Below this line is the material. Write out only its lines from the one containing "obj.matrix_world = world" through the one containing "tenderloin at +X.", both kept, exactly.

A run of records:

■ ■ ■ ■ ■

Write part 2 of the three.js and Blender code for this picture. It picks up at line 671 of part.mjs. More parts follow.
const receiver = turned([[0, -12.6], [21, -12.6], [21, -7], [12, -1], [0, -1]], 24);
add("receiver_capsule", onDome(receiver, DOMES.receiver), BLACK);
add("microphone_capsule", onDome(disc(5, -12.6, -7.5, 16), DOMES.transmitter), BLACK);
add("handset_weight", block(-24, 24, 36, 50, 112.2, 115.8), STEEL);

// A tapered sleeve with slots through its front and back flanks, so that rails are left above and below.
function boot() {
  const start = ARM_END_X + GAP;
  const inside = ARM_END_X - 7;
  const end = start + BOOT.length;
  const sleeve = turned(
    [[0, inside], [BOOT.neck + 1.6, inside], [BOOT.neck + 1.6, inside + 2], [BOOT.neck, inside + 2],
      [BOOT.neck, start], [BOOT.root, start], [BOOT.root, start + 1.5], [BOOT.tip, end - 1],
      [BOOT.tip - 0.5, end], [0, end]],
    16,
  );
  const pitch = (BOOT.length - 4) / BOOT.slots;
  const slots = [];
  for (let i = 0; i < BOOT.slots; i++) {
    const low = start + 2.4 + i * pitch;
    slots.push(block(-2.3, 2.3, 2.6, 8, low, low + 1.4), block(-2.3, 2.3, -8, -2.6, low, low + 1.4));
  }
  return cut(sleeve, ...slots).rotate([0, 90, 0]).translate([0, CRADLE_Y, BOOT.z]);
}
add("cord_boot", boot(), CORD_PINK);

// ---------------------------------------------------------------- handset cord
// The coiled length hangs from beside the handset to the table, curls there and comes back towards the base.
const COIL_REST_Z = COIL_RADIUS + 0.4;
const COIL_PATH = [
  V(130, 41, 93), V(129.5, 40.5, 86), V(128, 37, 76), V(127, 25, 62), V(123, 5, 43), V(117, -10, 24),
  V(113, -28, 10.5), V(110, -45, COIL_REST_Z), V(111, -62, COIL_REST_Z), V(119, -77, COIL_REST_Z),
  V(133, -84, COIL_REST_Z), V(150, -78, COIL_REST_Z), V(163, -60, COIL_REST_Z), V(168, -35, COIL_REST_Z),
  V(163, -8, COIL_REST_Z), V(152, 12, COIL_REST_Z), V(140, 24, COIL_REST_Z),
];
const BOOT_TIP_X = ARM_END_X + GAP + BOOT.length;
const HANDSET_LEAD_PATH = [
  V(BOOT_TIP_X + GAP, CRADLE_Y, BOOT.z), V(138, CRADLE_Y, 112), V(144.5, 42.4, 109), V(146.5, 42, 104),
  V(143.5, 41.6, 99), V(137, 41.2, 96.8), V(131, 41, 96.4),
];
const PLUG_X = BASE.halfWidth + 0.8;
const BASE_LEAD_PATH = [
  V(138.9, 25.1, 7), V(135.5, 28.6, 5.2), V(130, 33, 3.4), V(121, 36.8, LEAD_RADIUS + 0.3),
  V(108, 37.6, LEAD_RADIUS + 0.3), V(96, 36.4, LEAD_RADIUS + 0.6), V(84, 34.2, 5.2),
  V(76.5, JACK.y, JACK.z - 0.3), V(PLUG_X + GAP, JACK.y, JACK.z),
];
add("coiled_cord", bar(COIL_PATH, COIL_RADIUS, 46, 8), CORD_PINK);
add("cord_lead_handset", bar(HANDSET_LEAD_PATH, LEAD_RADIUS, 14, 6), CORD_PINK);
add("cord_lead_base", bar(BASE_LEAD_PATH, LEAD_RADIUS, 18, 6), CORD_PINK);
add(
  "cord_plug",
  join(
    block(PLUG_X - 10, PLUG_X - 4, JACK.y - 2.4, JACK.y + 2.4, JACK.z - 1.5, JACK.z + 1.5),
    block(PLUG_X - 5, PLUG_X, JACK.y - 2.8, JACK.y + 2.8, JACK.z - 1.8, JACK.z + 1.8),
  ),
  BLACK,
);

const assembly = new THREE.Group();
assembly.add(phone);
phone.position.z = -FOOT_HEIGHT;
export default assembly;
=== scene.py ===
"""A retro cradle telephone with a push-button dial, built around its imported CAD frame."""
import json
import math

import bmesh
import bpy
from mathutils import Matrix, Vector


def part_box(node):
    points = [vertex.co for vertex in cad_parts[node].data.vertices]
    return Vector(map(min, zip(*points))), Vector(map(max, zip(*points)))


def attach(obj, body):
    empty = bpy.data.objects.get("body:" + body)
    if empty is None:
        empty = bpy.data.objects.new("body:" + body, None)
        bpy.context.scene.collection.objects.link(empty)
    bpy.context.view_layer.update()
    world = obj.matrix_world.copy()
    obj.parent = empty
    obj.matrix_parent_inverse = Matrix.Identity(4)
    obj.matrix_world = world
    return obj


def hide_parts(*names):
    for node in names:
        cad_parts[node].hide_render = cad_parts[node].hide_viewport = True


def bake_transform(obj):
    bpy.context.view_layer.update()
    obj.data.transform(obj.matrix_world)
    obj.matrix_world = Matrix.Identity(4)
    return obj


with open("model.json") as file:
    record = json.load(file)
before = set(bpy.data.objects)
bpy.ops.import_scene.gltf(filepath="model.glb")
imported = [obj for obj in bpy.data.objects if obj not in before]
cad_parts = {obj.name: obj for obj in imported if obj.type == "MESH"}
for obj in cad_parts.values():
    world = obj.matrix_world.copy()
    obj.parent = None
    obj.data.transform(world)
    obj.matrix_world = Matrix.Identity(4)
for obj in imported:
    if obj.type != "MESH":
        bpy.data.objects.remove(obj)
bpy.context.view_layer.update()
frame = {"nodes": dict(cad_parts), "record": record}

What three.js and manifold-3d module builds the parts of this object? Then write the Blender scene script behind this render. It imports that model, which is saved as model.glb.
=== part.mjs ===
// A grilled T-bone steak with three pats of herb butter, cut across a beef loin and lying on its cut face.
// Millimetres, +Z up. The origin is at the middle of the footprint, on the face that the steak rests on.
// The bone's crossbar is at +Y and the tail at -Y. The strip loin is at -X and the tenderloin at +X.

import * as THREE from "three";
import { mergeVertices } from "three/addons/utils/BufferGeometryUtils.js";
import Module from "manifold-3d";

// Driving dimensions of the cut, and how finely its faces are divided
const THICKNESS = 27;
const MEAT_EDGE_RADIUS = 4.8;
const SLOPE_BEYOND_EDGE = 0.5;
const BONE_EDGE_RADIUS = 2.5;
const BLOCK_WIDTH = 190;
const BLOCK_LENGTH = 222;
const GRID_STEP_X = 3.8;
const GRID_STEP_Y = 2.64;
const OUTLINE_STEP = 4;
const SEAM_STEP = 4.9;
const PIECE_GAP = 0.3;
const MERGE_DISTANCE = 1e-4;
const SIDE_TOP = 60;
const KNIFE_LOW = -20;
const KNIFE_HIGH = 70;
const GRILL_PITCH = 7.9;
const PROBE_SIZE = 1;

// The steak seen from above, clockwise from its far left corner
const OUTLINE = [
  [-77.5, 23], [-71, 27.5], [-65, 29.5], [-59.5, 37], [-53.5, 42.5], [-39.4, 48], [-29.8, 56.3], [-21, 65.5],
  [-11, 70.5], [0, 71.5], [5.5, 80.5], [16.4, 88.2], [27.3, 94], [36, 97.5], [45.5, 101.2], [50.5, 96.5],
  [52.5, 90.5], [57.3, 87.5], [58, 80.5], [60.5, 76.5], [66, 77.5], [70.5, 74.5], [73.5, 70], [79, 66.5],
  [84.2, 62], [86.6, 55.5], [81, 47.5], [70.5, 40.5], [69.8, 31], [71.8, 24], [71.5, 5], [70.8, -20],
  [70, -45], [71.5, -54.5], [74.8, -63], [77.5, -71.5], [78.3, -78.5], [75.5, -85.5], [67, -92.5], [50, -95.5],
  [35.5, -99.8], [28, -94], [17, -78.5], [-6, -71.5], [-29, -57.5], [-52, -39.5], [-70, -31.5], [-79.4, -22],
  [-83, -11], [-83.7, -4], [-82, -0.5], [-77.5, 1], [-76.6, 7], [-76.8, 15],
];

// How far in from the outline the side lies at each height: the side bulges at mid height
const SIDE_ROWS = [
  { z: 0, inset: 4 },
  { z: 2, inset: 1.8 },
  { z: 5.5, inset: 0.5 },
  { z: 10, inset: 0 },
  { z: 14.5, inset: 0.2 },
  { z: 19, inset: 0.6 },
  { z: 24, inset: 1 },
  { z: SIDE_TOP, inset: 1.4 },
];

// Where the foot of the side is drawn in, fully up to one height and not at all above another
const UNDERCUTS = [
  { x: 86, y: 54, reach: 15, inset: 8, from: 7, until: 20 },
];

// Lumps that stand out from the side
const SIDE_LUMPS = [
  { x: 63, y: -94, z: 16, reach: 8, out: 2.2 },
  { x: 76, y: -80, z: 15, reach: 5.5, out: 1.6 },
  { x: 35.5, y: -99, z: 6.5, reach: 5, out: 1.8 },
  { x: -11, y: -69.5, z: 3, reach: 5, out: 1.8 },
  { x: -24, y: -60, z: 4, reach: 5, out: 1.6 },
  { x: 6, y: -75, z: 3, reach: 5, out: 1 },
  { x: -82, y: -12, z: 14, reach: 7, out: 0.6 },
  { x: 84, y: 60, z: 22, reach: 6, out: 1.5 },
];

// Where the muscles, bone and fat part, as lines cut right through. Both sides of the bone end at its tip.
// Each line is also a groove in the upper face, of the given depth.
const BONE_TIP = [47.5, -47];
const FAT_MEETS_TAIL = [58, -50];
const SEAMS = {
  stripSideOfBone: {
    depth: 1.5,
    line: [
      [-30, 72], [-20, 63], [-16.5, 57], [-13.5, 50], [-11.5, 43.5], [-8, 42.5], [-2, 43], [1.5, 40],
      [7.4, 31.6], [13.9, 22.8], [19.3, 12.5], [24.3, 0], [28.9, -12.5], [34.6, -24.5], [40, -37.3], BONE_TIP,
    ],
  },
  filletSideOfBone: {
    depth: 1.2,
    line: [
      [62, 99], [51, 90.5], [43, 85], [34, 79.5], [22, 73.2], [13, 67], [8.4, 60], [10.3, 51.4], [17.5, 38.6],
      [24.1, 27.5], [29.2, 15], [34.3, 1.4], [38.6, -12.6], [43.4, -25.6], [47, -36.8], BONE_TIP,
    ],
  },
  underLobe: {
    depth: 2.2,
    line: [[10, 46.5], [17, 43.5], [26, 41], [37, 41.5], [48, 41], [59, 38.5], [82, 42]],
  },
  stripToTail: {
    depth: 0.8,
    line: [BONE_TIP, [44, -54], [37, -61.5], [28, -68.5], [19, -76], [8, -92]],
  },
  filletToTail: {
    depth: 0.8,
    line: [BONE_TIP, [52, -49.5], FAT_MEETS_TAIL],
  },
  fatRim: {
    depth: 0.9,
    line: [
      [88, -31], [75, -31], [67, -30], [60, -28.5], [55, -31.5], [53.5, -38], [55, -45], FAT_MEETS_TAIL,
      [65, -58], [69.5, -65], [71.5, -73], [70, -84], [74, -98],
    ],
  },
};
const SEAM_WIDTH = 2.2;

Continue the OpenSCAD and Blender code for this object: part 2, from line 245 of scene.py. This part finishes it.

■ ■ ■ ■ ■

Reply to the exercise
    obj.matrix_world = world
    return obj


def hide_parts(*names):
    for node in names:
        cad_parts[node].hide_render = cad_parts[node].hide_viewport = True


def bake_transform(obj):
    bpy.context.view_layer.update()
    obj.data.transform(obj.matrix_world)
    obj.matrix_world = Matrix.Identity(4)
    return obj


with open("model.json") as file:
    record = json.load(file)
before = set(bpy.data.objects)
bpy.ops.import_scene.gltf(filepath="model.glb")
imported = [obj for obj in bpy.data.objects if obj not in before]
cad_parts = {obj.name: obj for obj in imported if obj.type == "MESH"}
for obj in cad_parts.values():
    world = obj.matrix_world.copy()
    obj.parent = None
    obj.data.transform(world)
    obj.matrix_world = Matrix.Identity(4)
for obj in imported:
    if obj.type != "MESH":
        bpy.data.objects.remove(obj)
bpy.context.view_layer.update()
frame = {"nodes": dict(cad_parts), "record": record}

What three.js and manifold-3d module builds the parts of this object? Then write the Blender scene script behind this render. It imports that model, which is saved as model.glb.
=== part.mjs ===
// A grilled T-bone steak with three pats of herb butter, cut across a beef loin and lying on its cut face.
// Millimetres, +Z up. The origin is at the middle of the footprint, on the face that the steak rests on.
// The bone's crossbar is at +Y and the tail at -Y. The strip loin is at -X and the tenderloin at +X.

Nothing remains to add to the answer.